→ EXERCISE PROMPT: Extract the complete listing and repeat it word for word.

┌─ DATASET EXCERPT

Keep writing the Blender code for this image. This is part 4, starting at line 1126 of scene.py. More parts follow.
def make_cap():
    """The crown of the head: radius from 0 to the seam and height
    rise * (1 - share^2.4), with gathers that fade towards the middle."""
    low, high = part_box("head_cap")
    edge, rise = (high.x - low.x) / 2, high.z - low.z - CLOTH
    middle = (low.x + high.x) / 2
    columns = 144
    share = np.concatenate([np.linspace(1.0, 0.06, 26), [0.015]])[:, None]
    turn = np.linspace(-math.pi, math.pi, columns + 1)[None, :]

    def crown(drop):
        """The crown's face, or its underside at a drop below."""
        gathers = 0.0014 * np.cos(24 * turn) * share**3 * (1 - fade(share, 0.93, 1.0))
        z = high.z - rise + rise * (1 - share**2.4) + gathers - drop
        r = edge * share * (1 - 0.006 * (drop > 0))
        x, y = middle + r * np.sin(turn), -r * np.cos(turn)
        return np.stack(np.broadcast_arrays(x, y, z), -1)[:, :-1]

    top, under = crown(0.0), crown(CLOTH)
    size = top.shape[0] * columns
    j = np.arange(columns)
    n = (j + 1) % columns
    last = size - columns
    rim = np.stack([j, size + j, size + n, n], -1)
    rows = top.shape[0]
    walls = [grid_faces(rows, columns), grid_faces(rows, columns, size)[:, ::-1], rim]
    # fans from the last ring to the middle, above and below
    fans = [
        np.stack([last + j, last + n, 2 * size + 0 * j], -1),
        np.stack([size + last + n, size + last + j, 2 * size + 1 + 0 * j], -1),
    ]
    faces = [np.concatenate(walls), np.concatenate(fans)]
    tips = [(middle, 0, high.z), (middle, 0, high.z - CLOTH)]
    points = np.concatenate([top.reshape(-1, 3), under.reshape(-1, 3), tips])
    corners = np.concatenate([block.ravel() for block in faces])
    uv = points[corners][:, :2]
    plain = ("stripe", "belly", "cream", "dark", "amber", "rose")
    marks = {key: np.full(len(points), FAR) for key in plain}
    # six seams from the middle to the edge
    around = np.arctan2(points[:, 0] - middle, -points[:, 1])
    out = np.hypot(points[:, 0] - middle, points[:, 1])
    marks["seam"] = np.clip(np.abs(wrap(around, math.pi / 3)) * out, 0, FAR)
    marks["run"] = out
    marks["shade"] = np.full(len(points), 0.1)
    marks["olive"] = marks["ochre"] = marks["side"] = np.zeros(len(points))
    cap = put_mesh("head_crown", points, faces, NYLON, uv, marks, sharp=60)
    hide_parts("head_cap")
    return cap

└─

→ FINISHED ANSWER:
Keep writing the Blender code for this image. This is part 4, starting at line 1126 of scene.py. More parts follow.
def make_cap():
    """The crown of the head: radius from 0 to the seam and height
    rise * (1 - share^2.4), with gathers that fade towards the middle."""
    low, high = part_box("head_cap")
    edge, rise = (high.x - low.x) / 2, high.z - low.z - CLOTH
    middle = (low.x + high.x) / 2
    columns = 144
    share = np.concatenate([np.linspace(1.0, 0.06, 26), [0.015]])[:, None]
    turn = np.linspace(-math.pi, math.pi, columns + 1)[None, :]

    def crown(drop):
        """The crown's face, or its underside at a drop below."""
        gathers = 0.0014 * np.cos(24 * turn) * share**3 * (1 - fade(share, 0.93, 1.0))
        z = high.z - rise + rise * (1 - share**2.4) + gathers - drop
        r = edge * share * (1 - 0.006 * (drop > 0))
        x, y = middle + r * np.sin(turn), -r * np.cos(turn)
        return np.stack(np.broadcast_arrays(x, y, z), -1)[:, :-1]

    top, under = crown(0.0), crown(CLOTH)
    size = top.shape[0] * columns
    j = np.arange(columns)
    n = (j + 1) % columns
    last = size - columns
    rim = np.stack([j, size + j, size + n, n], -1)
    rows = top.shape[0]
    walls = [grid_faces(rows, columns), grid_faces(rows, columns, size)[:, ::-1], rim]
    # fans from the last ring to the middle, above and below
    fans = [
        np.stack([last + j, last + n, 2 * size + 0 * j], -1),
        np.stack([size + last + n, size + last + j, 2 * size + 1 + 0 * j], -1),
    ]
    faces = [np.concatenate(walls), np.concatenate(fans)]
    tips = [(middle, 0, high.z), (middle, 0, high.z - CLOTH)]
    points = np.concatenate([top.reshape(-1, 3), under.reshape(-1, 3), tips])
    corners = np.concatenate([block.ravel() for block in faces])
    uv = points[corners][:, :2]
    plain = ("stripe", "belly", "cream", "dark", "amber", "rose")
    marks = {key: np.full(len(points), FAR) for key in plain}
    # six seams from the middle to the edge
    around = np.arctan2(points[:, 0] - middle, -points[:, 1])
    out = np.hypot(points[:, 0] - middle, points[:, 1])
    marks["seam"] = np.clip(np.abs(wrap(around, math.pi / 3)) * out, 0, FAR)
    marks["run"] = out
    marks["shade"] = np.full(len(points), 0.1)
    marks["olive"] = marks["ochre"] = marks["side"] = np.zeros(len(points))
    cap = put_mesh("head_crown", points, faces, NYLON, uv, marks, sharp=60)
    hide_parts("head_cap")
    return cap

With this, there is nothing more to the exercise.